Starbucks asks customers not to bring guns into outlets
From The BBC
18 September 2013
The coffee chain Starbucks has asked its customers in the US to stop bringing guns into its outlets. Starbucks has not imposed a ban, but says guns "should not be part of the Starbucks experience". The firm has recently become a focus for the pro- and anti-gun lobby, with supporters of the right to carry arms holding a Starbucks Appreciation Day. But it said it wanted to give customers "a safe and comfortable respite from the concerns of daily life". Starbucks has a policy of defaulting to local laws when it comes to whether people can take guns into its 7,000 US outlets. The company's stance has won support from the pro-gun lobby, and in August campaigners staged an appreciation day at several outlets. One location was to have been a Starbucks at Newtown, Connecticut, where 20 children and six staff were killed in a mass shooting at a school in December. The outlet was closed before the event began.
The debate about US gun laws returned on Monday with the killings at a US Navy base in Washington DC. In an open letter, Starbucks' chief executive Howard Schultz said the firm had been "thrust unwillingly" into the middle of the national debate over firearms. Mr Schultz said the appreciation days mischaracterised the company's stance on the issue and the demonstrations "have made our customers uncomfortable". He noted that "some anti-gun activists have also played a role in ratcheting up the rhetoric and friction".

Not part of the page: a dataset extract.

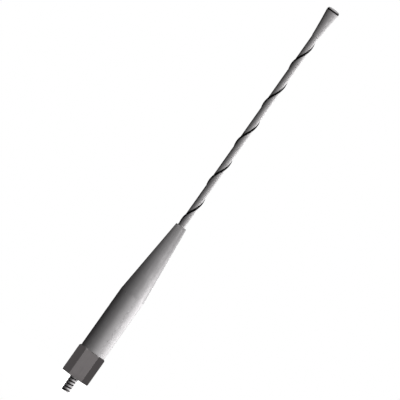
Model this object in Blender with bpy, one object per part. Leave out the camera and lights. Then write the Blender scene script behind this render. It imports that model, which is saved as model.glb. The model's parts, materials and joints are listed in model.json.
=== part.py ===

Mr Schultz said he hoped that customers would honour the request not to take guns into outlets, but said those who ignore it will still be served. "We will not ask you to leave," he said. In an interview later, he said: "I don't want to put our people in a position of having to confront or enforce a policy (when) someone is holding a gun." An anti-gun lobby group, Moms Demand Action, has been organising Skip Starbucks Saturdays to urge the coffee company to ban guns at its outlets. The group was formed after the Newtown school shooting. Its founder, Shannon Watts, said that Starbucks had taken a strong stand on other issues, including banning people from smoking within 25 feet (7.5 metres) of its stores.

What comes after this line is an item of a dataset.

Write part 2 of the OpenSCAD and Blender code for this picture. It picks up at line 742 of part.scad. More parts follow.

[Several things struck me about this bizarre story. Firstly that a company needs to ‘ask’ its customers not to bring firearms into its outlets. You have to wonder why people feel the need to carry, presumably concealed, weapons into a coffee shop. Is it in case someone has been drinking coffee all day and becomes uncontrollable? Or maybe they’re expecting to be assaulted by someone who REALLY needs a coffee NOW! The second thing is that customers who do bring firearms inside will not be asked to leave – presumably by non-armed staff. This seems eminently sensible. I certainly wouldn’t want to tell an armed coffee addict that he needed to leave and wouldn’t get served because he was ‘packing heat’. Of course the third thing was the apparent throw-away line about ‘someone HOLDING a gun’. I mean, HOLDING a gun. Why the fuck would you be in a coffee bar HOLDING a gun unless you intended to rob the place? Do people normally have guns out on the tables like so many mobile phones? Or do people pop out for a coffee which they sip while field stripping their favourite Glock? WTF people…. Just WTF!]
2 comments:
Look, sometimes the Government tries to oppress you right there in the coffee shop, and it's your second amendment right to resist him right there. "You can't tell me to use sweetener instead of sugar, G-man!"
Alabama recently passed an open-carry law, so now businesses have to put up stickers on every store stating "NO OPEN CARRY", or else they can't sue for damages if something unfortunate happens. There are also 'Hell Yeah Open Carry!' signs. (That's not how that read, literally.) Despite being in a gun-happy state, I've yet to see a building with an open carry allowed sign, possibly because crime is also big, and -- as even the two redneckiest southern-to-the-t restaurants in my town have found out, it's easier for someone to rob you at gunpoint if they don't have to conceal a gun.
I think my fellow 'merkins really want to live in the Wild West.
sc said: as even the two redneckiest southern-to-the-t restaurants in my town have found out, it's easier for someone to rob you at gunpoint if they don't have to conceal a gun.
Definitely a DUH! moment... [lol]
sc said: I think my fellow 'merkins really want to live in the Wild West.
I think that most of the rest of the world think you already do!